The preservation of this archive is highly significant as a record of the early history of the religious self-assertion of the Filipino elite around 1900 in the context of a changing colonial world. The materials not only document the rich and complex nature of a process of negotiation between the needs of a local elite and the administration of two subsequent colonial powers. Rather, they also document an important part of the early history of transregional and transcontinental interaction between different non-missionary Christian movements in different parts of Asia and are an early sign of a developing pan-Asianism at the turn of the century. In its early period of existence, the IFI attempted to establish contacts with other Christian groups and was itself contacted by other independent Catholic movements in Europe, the USA, and Asia. Among these were the “Independent Catholics of India, Goa, and Ceylon” as well as the Swiss “Old Catholics” in Berne and other non-Roman Catholic movements in the USA.

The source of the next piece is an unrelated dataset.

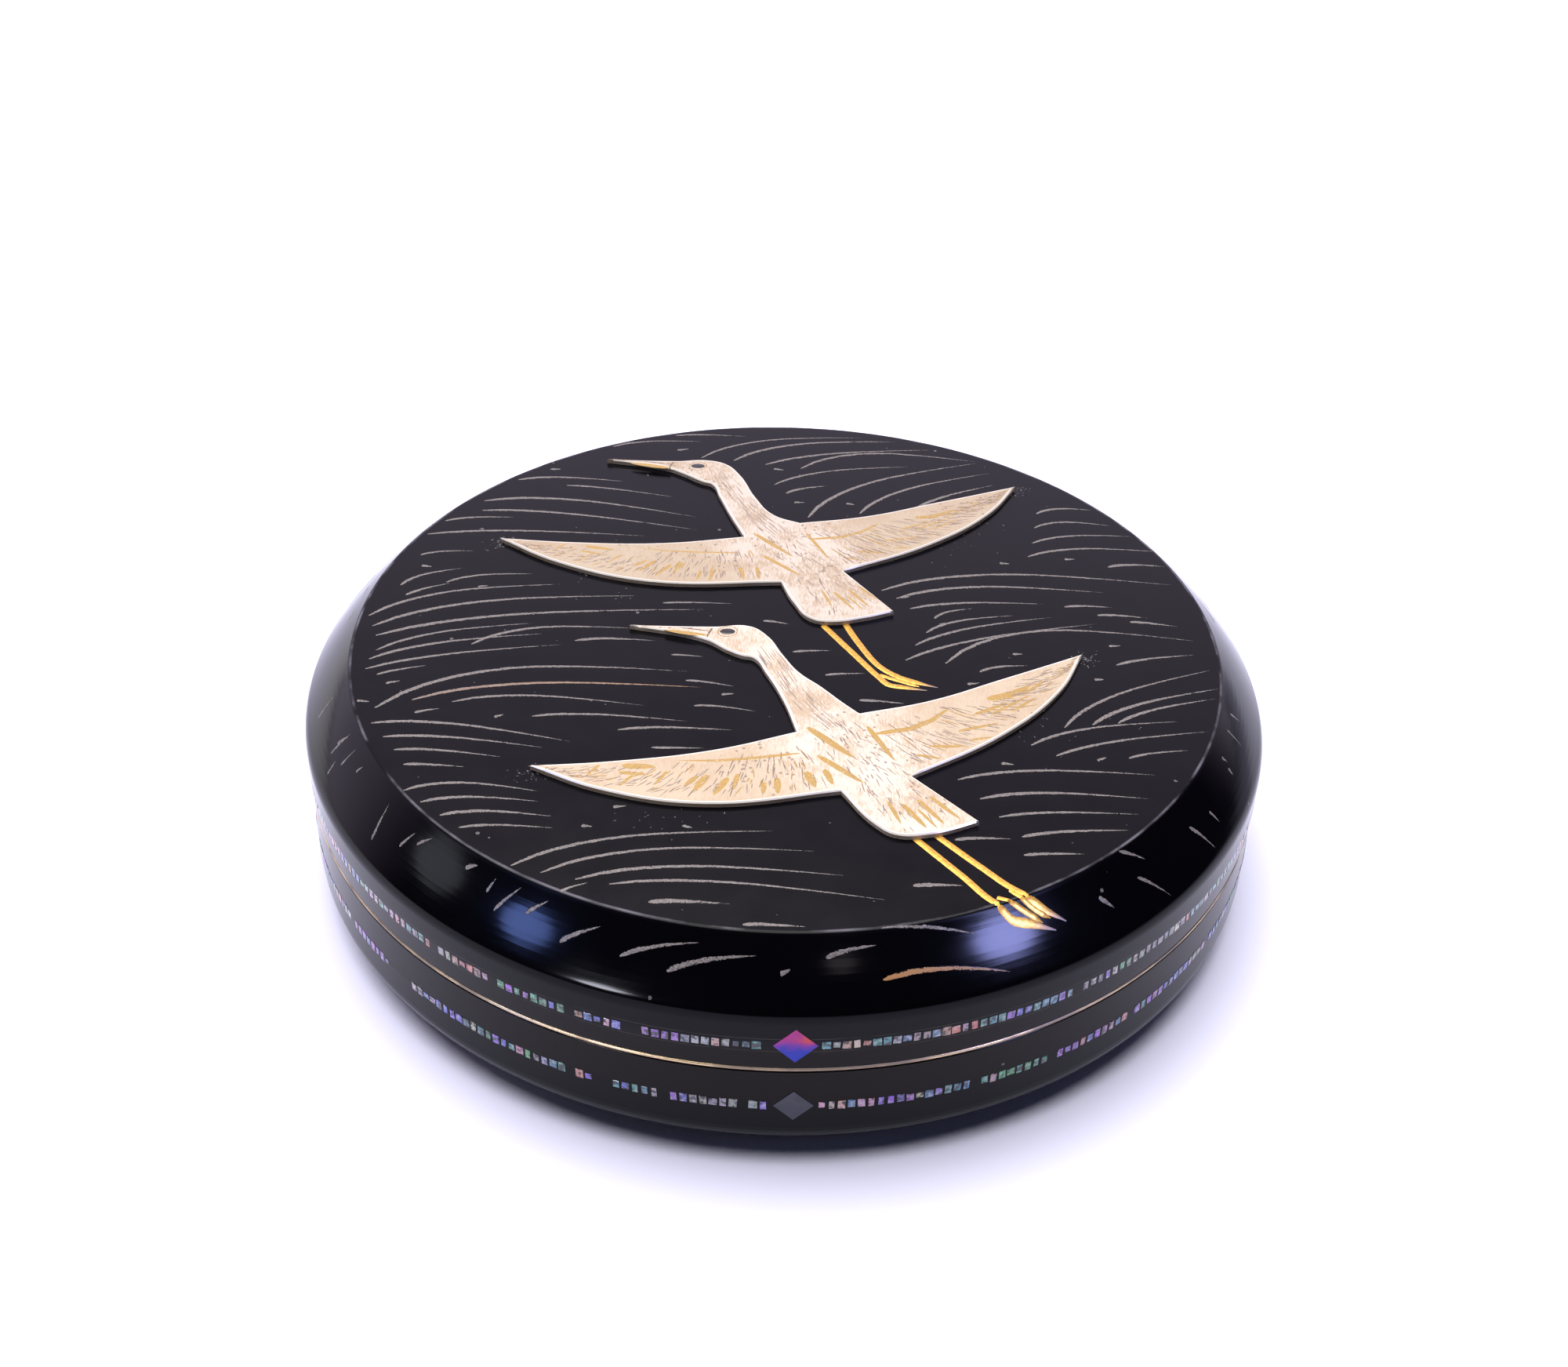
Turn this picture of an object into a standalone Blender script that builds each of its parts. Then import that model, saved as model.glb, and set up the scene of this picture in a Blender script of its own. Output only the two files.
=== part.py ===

The materials to be digitised in this major project, therefore, contain the exemplary history of an Asian contribution to the emergence of a transregional and transcontinental indigenous-Christian public sphere around 1900. Their preservation for future researchers will make available a record of the ways in which different local indigenous-Christian elites in distant parts of the world interacted, and the ways in which they were attempting to establish and consolidate themselves as local Christian elites in a global colonial public.

The archive of the University of Santo Tomas will train the current archive staff and two local project team members in archival and digitisation skills. Approximately 12,000 pages will be digitised. The original material will remain at the IFI archives and particularly vulnerable material will be re-housed in more advanced archival storage.

Digital copies will be deposited in the Philippines at St. Andrew’s Theological Seminary, Quezon City; Aglipay Central Theological Seminary, Urdaneta City; Ateneo de Manila University, Quezon City; and the University of Santo Tomas, Manila. The British Library and the University of Hamburg will also receive copies.